トランプ大統領就任演説:保護主義は素晴らしい繁栄と強さにつながる

有言実行のトランプ氏の発言を軽視してきた大手メディアは、今頃になって呪文のように自由主義経済を守れと唱える。必要なのは、唱えることではなくどう対応するかである。

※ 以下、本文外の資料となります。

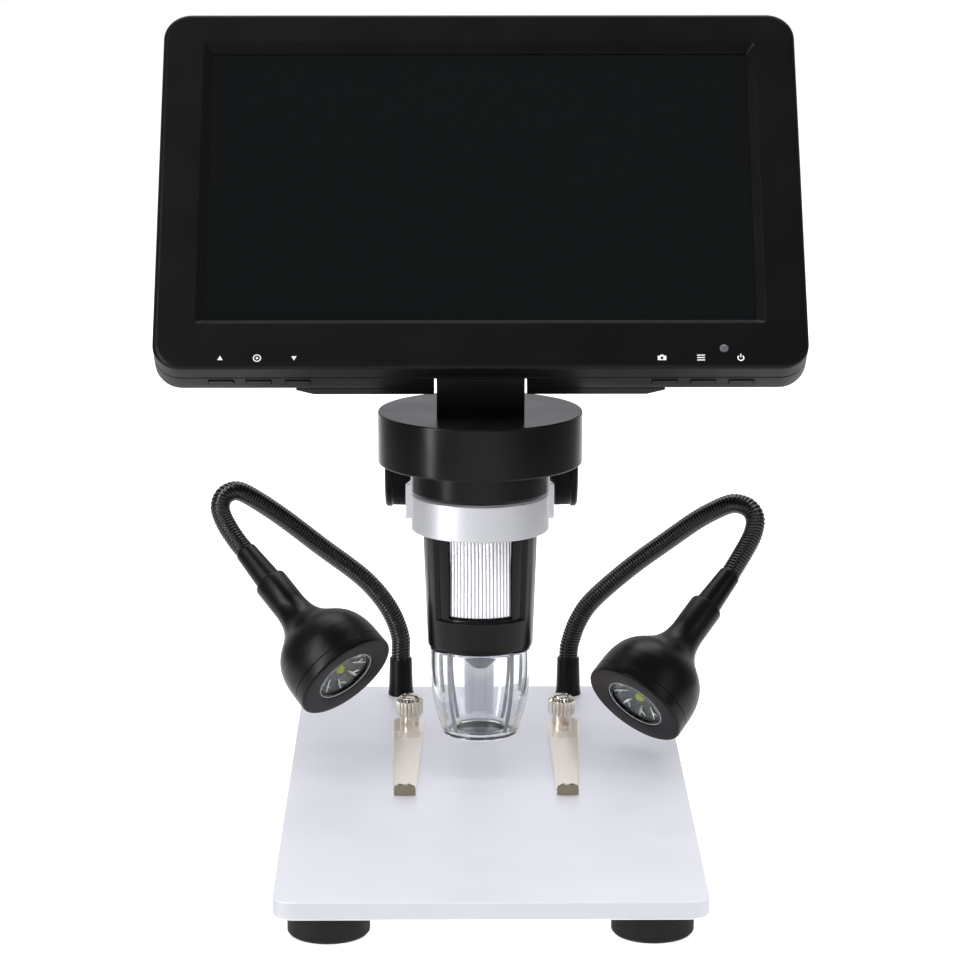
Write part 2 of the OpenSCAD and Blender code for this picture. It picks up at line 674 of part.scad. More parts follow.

トランプ氏の保護主義的経済運営には、いくつかの動機が考えられる。
① 中国との経済覇権を巡る闘争
② 中間選挙を控え、ラストベルトの支持者へのアピール
③ 米国の超過需要を冷え込ませるトランプ流のレトリック

トランプ氏の真意は分からないが、経済からの分析では③が一つの回答である。
7/12日経コラム「トランプ氏、貿易戦争を招く」で、FTコメンテーターのマーティン・ウルフは、「ほぼ完全雇用の状態の国で貿易赤字を縮小するには景気後退が効果的なことは、経済学者なら誰でも知っている」と述べている(注)。

トランプ氏の意向によって、次の展開が考えられる。
① 米対中国の対決で、トバッチリはあっても他国への波及は余りない。
② 支持率次第で、支持率が上がらない場合には対日、対独への強硬路線がありうる。
③ 中国が片付けば、矛先は日本やドイツに向かう。
①と②は政治的な意味があり、ここでは論評しない。

(注)7/10日経経済観測ケネス・ロゴフ、ハーバード大教授
「本当に対中赤字を消すには、大恐慌で米消費を激減させるしか、方法がない」。